Once they become citizens, on average Hispanics born outside the US experiment a one level increase in education and a marginal increase in the probability of reaching a higher level of income; all this based on an self-generated econometric model using more than 3 million census observations for Hispanics– details are on the methodology note in the end.

For the Mexicans, citizenship means that additional immigrants would be more probable of finishing high school (8.5 percent) and college (9.3 percent). Likewise, the number of Mexican immigrants without education would be reduced by 2.8 percent.


As for Hispanics (excluding Mexicans), citizenship would also mean better educational achievements. The big difference is that citizenship would only have a positive affect in college attendance. Hispanics (excluding Mexicans) would be 19.02 percent more probable of obtaining a BA.

Regarding income, the outcome is just as positive. First, we would observe a significant reduction in the number of Hispanics without an annual income: for the Mexicans the reduction would be of 5.93 percent, while for the Hispanics (excluding Mexicans) it would be of 3.92 percent.

Second, the greatest impact would be felt among those in the $20,000 to $24,999 annual income bracket. Mexicans would be 2.97 percent more probable of belonging to this income bracket and Hispanics (excluding Mexicans) 1.46 percent.

The large difference between owning or renting a house also corroborates how exceptionally positive citizenship would be for Hispanics. The probability of owning a house would increase 16.51 percent for the Mexicans and 14.46 percent for the Hispanics (excluding Mexicans) in the US.

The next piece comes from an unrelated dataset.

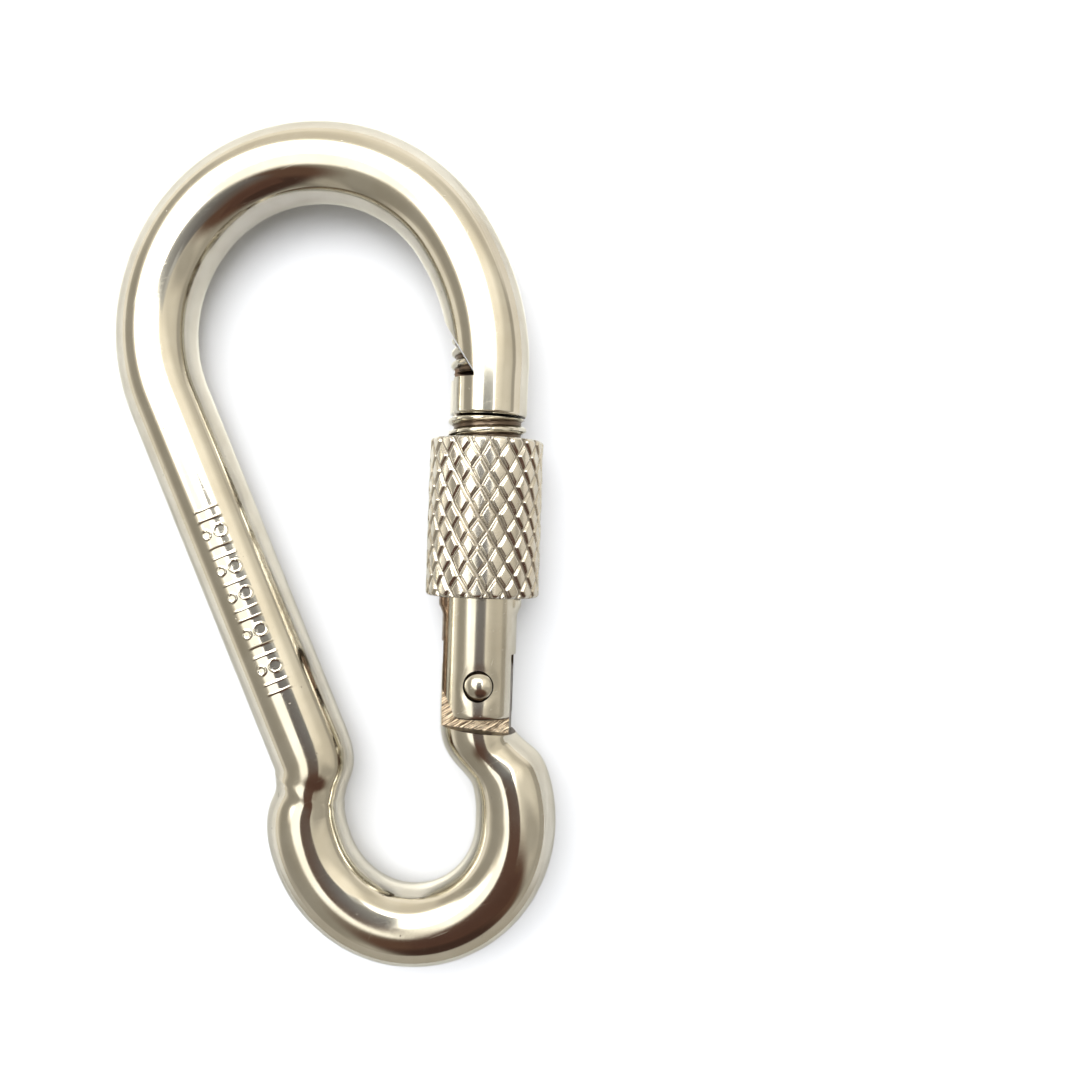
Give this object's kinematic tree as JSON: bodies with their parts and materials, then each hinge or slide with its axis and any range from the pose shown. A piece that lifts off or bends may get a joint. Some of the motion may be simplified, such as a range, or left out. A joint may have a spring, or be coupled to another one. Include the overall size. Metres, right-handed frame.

The one issue in which we find divergent results is employment. For the Mexicans, citizenship would not increase significantly their probability of being employed, but for Hispanics (excluding Mexicans) it would. Specifically, the probability would increase in 3.08 percent.

Methodology note

Because income and education are categorical (discrete) variables, we used an Ordinal Logistic Regression. Also, because employment and house ownership are categorical (discrete) variables of two values, we used a Logistic Regression. Logistic Regressions provide certain intuition on the coefficients and significance levels; nonetheless they do not permit us to formulate robust conclusions on the issue investigated. Therefore, we utilized probabilistic tests (Clarify: prchange, prvalue and prtab), to interpret the statistical results. The independent variables include: citizenship (Mexican and Hispanics – excluding Mexicans), poverty, total income (when the dependent variable is education, employment or house ownership), education (when the dependent variable is total income, employment and house ownership), age and sex.